To answer your question, I'm using my XT8 in router mode (as my primary router) and I have another as a mesh node using wireless backhaul. I turned the second one off for testing. I bought the XT8 about a year ago, now running 386.5_2-gnuton0. The Mikrotik was supplied by my ISP, I have been using it for comparison.
 
The laptop was limited to 100mbps due to the cable and ran the speed test. While the download portion of the test was running, pings from the server to the Mikrotik shot up to about 60ms. Using a 1Gbps cable for the laptop only causes the ping to rise to 18ms despite the load from the test being 4x higher at 400Mbps. Obviously this is all quite unscientific and I can't really assign blame here, but slightly surprising.

A possible explanation is that download traffic was stacking up at the server->Mikrotik link and the ping packets got stuck behind that queued data. Slower laptop link means more queued data = more ping delay. (My ping spikes might be explained by something like that too, perhaps.) But it's not very clear why things bottlenecked at that link and not somewhere else, nor indeed why there was a bottleneck at all. Usually the TCP algorithms try to ensure that the data source provides data at roughly the speed of the slowest link.

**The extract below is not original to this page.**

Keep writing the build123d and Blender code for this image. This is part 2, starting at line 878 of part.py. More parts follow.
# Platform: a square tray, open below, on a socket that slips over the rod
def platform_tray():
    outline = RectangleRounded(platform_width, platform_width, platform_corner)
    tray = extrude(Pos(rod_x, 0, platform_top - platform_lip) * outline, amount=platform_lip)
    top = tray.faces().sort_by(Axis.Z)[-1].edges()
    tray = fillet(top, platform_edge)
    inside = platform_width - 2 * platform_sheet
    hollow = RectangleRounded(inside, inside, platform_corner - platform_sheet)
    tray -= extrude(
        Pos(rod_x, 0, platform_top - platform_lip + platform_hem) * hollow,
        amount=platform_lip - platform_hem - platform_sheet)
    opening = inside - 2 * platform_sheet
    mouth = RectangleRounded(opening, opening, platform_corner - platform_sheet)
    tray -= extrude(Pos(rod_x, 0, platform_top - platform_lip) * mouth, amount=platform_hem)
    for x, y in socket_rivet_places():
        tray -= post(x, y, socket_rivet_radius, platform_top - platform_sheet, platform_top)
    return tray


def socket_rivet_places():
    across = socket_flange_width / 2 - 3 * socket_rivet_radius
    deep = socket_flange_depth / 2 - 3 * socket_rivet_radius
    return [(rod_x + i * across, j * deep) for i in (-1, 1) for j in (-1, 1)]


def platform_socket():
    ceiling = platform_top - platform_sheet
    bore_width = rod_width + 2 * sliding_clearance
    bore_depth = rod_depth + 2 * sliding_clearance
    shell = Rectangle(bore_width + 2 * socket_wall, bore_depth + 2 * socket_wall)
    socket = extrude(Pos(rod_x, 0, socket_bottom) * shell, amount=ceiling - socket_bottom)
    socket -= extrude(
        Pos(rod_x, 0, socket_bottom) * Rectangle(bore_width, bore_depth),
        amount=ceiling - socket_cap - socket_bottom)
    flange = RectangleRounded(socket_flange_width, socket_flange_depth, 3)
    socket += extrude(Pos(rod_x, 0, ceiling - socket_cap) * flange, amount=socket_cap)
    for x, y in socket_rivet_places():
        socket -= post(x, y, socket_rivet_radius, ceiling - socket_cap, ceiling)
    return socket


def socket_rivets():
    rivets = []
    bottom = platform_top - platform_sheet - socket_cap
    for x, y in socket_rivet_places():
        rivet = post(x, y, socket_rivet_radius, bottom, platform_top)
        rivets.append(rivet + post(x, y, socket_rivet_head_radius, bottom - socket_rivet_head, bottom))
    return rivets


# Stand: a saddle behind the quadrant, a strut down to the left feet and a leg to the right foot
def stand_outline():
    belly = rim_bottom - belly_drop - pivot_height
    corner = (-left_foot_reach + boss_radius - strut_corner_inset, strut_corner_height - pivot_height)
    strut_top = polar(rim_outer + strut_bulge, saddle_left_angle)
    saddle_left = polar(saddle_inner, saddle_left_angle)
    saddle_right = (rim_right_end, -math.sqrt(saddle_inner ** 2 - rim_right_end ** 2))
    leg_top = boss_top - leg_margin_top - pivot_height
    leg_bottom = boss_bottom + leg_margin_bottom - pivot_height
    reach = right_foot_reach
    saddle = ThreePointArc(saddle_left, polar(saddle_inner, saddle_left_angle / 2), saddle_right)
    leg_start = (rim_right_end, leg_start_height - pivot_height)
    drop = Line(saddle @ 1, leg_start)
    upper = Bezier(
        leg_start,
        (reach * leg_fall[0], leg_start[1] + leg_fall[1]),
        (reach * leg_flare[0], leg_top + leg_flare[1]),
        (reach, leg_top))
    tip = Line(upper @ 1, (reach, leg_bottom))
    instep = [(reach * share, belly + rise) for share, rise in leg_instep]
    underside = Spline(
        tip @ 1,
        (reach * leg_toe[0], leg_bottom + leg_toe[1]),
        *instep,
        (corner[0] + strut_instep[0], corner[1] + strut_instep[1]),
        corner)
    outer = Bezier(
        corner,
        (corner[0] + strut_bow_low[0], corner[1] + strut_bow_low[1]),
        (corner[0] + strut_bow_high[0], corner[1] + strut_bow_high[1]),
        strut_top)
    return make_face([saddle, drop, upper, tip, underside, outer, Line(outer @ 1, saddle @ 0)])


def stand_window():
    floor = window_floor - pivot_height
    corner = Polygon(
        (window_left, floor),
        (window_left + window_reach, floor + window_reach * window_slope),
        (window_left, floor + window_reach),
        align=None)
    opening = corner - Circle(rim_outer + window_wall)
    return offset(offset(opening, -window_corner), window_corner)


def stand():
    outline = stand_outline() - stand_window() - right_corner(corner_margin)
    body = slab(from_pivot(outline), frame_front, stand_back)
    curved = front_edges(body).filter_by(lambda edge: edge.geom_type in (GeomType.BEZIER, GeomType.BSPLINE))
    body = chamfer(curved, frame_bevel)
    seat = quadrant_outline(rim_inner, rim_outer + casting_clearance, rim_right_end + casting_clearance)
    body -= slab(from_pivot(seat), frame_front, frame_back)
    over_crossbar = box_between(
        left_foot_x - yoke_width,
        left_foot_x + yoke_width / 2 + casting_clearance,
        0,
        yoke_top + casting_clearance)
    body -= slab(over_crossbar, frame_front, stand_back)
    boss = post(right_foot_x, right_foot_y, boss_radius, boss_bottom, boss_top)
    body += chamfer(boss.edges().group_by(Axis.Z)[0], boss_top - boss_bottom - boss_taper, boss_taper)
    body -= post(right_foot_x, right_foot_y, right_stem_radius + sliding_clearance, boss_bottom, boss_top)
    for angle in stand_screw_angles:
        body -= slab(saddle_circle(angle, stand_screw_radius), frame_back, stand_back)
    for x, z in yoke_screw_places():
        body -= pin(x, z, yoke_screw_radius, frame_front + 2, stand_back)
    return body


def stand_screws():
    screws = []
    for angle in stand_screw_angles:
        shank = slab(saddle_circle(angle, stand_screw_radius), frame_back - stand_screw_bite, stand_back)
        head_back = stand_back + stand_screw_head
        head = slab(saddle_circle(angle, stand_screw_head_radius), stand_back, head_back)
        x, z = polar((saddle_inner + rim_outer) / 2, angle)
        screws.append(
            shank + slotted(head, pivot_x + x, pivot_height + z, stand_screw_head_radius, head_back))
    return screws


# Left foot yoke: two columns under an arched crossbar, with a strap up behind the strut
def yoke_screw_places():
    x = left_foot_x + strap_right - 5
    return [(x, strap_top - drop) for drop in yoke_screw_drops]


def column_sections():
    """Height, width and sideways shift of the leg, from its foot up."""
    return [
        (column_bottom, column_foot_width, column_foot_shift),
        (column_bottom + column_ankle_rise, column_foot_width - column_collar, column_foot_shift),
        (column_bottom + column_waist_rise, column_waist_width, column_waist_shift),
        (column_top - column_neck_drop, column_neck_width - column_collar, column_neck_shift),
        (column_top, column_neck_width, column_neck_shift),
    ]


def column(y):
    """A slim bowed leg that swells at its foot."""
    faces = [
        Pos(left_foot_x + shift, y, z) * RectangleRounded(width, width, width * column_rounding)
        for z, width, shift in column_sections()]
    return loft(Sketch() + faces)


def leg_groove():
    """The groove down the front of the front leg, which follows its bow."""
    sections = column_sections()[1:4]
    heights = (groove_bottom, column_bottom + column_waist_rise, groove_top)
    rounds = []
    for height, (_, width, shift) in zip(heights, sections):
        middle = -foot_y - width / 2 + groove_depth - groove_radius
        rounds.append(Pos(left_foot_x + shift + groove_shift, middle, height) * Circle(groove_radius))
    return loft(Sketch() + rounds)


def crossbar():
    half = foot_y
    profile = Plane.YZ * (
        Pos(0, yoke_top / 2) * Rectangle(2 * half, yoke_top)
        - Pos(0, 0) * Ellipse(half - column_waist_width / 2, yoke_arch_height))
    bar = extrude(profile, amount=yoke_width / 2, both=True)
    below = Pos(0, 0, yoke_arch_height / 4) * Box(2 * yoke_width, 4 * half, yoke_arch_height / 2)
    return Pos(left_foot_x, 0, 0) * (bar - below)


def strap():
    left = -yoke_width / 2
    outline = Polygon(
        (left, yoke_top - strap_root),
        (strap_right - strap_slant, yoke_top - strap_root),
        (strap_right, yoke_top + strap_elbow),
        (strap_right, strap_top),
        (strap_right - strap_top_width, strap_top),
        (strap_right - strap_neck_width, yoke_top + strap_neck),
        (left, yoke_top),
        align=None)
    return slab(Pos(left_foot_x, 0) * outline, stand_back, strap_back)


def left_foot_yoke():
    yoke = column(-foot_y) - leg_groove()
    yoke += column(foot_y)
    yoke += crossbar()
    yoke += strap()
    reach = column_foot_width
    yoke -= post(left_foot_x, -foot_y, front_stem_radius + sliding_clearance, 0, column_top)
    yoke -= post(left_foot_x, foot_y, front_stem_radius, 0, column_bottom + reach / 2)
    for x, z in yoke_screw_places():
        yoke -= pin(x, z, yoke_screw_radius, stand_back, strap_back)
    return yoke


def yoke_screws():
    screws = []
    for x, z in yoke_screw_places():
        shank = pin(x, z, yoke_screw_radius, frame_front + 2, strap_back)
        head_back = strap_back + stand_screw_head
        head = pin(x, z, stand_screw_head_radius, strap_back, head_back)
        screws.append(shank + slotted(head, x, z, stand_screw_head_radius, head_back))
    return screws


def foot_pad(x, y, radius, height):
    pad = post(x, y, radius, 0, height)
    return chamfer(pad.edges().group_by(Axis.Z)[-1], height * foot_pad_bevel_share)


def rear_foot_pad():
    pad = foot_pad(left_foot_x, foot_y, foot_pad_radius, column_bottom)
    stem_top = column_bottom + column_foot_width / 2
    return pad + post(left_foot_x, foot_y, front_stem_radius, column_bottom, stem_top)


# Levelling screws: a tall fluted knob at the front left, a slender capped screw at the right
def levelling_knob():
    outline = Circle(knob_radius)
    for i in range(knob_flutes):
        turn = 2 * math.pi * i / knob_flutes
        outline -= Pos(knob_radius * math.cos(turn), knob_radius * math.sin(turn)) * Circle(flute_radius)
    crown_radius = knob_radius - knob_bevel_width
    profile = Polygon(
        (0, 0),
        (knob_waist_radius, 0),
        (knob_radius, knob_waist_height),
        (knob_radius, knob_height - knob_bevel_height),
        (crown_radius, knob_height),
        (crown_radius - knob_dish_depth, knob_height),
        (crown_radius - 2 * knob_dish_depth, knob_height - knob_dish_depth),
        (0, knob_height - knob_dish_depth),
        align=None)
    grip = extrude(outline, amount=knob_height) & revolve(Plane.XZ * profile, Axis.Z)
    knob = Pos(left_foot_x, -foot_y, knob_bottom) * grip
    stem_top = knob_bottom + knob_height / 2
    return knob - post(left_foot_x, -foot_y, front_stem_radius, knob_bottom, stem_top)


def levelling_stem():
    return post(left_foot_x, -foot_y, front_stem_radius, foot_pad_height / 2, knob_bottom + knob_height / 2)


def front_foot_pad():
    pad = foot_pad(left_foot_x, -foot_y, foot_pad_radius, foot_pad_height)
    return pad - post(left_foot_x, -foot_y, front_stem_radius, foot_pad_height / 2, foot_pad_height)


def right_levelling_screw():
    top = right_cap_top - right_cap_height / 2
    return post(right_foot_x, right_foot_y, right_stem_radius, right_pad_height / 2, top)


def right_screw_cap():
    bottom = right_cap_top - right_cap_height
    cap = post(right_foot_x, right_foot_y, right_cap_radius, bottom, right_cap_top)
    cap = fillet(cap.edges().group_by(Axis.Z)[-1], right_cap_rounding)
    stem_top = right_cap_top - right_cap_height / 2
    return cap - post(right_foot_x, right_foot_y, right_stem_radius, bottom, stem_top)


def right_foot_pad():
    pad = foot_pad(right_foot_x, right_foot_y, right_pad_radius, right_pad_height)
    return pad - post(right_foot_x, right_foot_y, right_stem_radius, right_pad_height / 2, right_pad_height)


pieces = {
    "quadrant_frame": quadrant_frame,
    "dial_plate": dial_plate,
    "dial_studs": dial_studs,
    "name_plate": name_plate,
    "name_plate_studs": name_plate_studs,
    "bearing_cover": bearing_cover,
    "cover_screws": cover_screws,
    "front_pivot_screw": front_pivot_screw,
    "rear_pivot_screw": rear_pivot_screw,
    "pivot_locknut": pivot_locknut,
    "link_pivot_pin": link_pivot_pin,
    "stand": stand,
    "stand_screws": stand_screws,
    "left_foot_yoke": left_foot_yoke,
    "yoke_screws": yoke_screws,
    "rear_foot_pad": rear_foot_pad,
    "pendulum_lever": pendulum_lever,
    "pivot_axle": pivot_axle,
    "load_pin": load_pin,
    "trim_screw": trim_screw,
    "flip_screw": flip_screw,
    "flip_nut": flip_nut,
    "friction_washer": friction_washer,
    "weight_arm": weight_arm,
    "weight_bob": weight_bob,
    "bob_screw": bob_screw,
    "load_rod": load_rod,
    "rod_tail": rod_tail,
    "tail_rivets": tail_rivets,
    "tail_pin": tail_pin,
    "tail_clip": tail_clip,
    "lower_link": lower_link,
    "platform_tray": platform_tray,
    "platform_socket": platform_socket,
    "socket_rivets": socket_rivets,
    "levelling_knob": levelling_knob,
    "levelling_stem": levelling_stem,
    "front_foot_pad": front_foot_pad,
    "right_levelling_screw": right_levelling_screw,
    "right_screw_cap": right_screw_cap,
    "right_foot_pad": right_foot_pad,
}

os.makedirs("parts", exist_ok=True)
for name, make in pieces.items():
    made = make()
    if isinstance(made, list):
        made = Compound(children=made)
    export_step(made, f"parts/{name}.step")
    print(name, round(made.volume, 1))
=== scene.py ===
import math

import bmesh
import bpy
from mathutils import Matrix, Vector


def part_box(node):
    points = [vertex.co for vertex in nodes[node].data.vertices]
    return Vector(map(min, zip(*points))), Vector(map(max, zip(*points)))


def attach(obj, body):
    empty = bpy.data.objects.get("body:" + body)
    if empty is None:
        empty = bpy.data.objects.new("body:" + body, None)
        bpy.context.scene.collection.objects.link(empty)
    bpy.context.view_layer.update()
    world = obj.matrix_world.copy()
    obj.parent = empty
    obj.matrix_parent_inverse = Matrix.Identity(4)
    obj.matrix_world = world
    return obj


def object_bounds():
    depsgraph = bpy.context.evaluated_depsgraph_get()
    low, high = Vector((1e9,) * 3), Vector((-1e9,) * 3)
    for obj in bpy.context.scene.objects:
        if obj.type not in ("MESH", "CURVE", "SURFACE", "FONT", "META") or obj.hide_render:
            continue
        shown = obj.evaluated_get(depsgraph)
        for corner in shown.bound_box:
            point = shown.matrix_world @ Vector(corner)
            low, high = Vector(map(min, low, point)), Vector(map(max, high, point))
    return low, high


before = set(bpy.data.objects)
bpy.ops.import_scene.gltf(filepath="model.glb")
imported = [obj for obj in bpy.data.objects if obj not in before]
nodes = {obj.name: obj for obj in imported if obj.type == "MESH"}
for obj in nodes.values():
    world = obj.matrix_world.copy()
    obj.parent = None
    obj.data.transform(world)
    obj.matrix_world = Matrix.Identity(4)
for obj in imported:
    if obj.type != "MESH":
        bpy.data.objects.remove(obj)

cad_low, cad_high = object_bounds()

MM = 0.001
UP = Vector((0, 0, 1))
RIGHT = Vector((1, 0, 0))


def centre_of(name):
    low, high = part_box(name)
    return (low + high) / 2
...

Can you take the XT8 out of the equation by repeating the same tests with the laptop plugged directly into the Mikrotik?
 
"Can you take the XT8 out of the equation by repeating the same tests with the laptop plugged directly into the Mikrotik?"

The Mikrotik is worse with 100mbps and better with 1gpbs. I now think this is a distraction anyway, the ping only gets really high using my ISP speedtest, regular downloads and test sites do not flood the router with packets.

Going back to my original problem. The most likely cause of the ping spiking is that packets are being handled by the CPU rather than forwarded in hardware? Is this caused by traffic monitor or does HW acceleration provide this data? When I get longer spare moment I'll factory reset and see if the problem persists.